Home economists then started researching on the shifts taking place from country to country regarding the needs and problems of families in transition. Dr Sue Mcgregor (Mount Saint Vincent University) addressed these movements as paradigm shifts.

To put it simply, we change the way we look at things according to the times we live in and the constraints and resources of our environment. Paradigms evolve with time although they do not have a clearly defined borderline between them. The overlapping of timelines raises the need for further analysis so as to achieve more effective remedies and practice especially so when new forms of social problems emerge

The family then was seen as a system within the global eco-system highlighting the functions of dependence and interdependence of families within their environment. A new body of knowledge emerged in education through which family education was oriented towards a systems approach away from the eco-centric or individualistic dimension into an interdependent perspective where the family lives in the community, a wider system within the eco-system, hence Human Ecology.

The good life, consumer goods and luxury lifestyles have generated waste and too much urban development which in turn impacted on the health and safety of families. Thus, as it were, families had to be re-educated to consider their lifestyles as an environmental issue because it is humans who can change the environment but it is also humans who will receive the impacts of change.

A cultural perspective to home economics has generated the contextual paradigm because families live within a physical and social environment that differs because of geography, culture, beliefs and traditions. It is for this reason that home economics courses differ from place to place in the use of a wide and substantial knowledge base.

For this reason course design is a highly professional education exercise, which must draw on other disciplines also from the contextual perspective of previous practice and experience together with today's educational needs. If we want to educate towards a culture of excellence with the potential for competence in a global environment we cannot ignore this perspective.

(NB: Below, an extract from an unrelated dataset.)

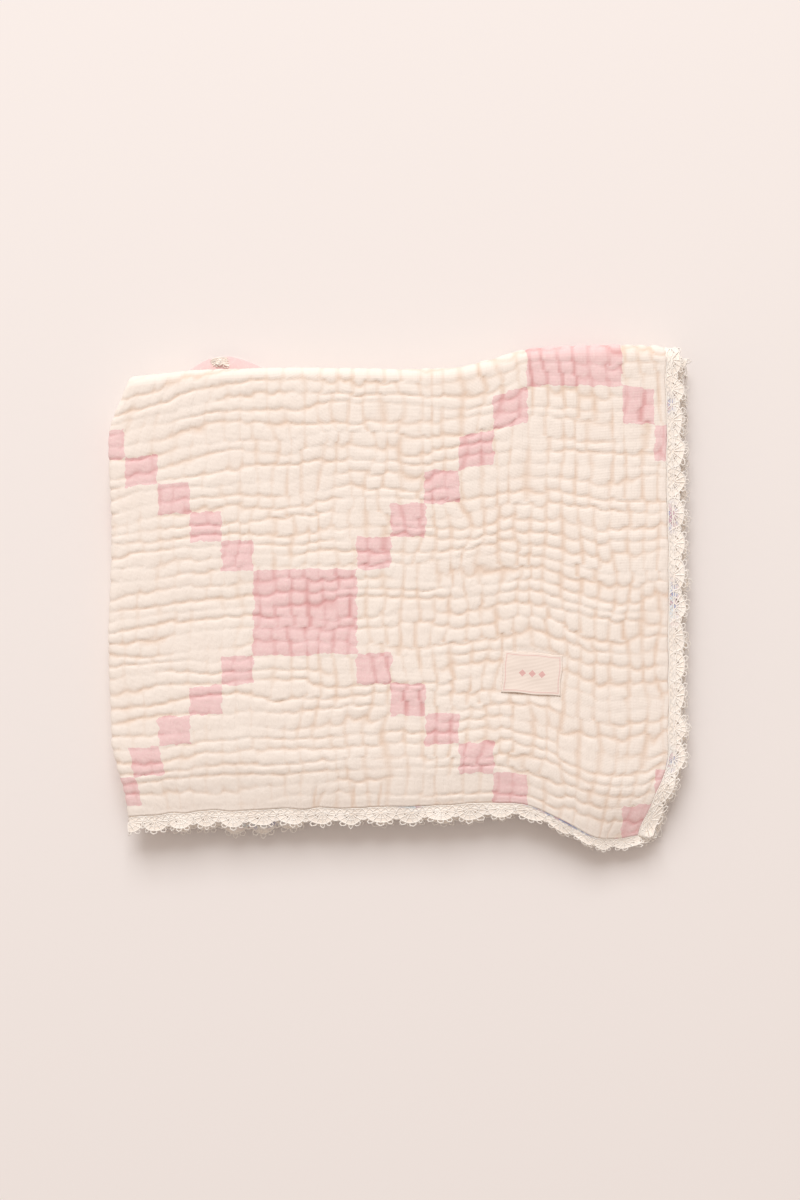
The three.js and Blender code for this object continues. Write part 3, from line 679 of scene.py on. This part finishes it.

Through families, a culture is improved and transformed if families are empowered by the skills of coping with the realities of life. Consumer education is not simply taught to make use of consumer goods but it is taught with citizenship education in mind. Educators would achieve much if they accept these developments and apply them to our local context in the light of worldwide educational movements.

I have found a truly source of enrichment on the Website of Dr Sue Mcgregor, which is highly enlightening and scholarly (www.consultmcgregor.com).

With her permission, I will quote some of the insight she expresses regarding Home Economics and its 100 years of evolution and paradigm shifts:

The home economics paradigm shift discussed (in her paper) provides the sustenance and underpinnings of rich dialogue and theoretical development. It challenges us to question the basic assumptions underlying our practice hopefully leading to an "intellectual evolution" such that great changes can take place in the discipline of home economics, and by association the world. We will have to question our ideology, assumptions, principles, and values, current base, university, curricula, textbooks, lectures, even research programmes, policy recommendations and daily practice with families. More importantly we have to deal with the answers generated by this individual and collective reflecting process which will take time.

Helping individuals and families embrace the future is a leadership imperative we can fulfil if we remain open to new ways of seeing families in relation to the world and in changing the ways we serve families which, according to Brown and Paolucci, authors of The Mission of Home Economics, is supposed to change over time with new insights in the profession. Insights come from critical reflection about human needs, the human condition and about the field and from new knowledge. Consideration of the impact of different paradigms on home economics practice is germane to this enlightenment and professional growth and evolution.

Professor Mcgregor is co-ordinator of Peace and Conflict Studies programme of Mount Saint Vincent University of Halifax, Nova Scotia, Canada.

Another person related to home economics is Dr Doris Badir, who had persuaded the United Nations to launch the Internatioal Year of the Family, launched here in Malta in 1994 at a conference for NGOs. Through this conference, much has been achieved. Doris Badir was honoured for extensive work in family education.

A point of interest is the emerging research on the role of the father which had cropped up in the workshops at the Malta conference and which in my view is an important element in the education for the equality issue which should be balanced in its perspective encompassing the total reality of family living. It will be a great loss if all the care that has been given to the welfare of the family is allowed to remain still without moving with time when we have so much experience to use in the transformation of family education necessitated by the changing conditions of the world we live in.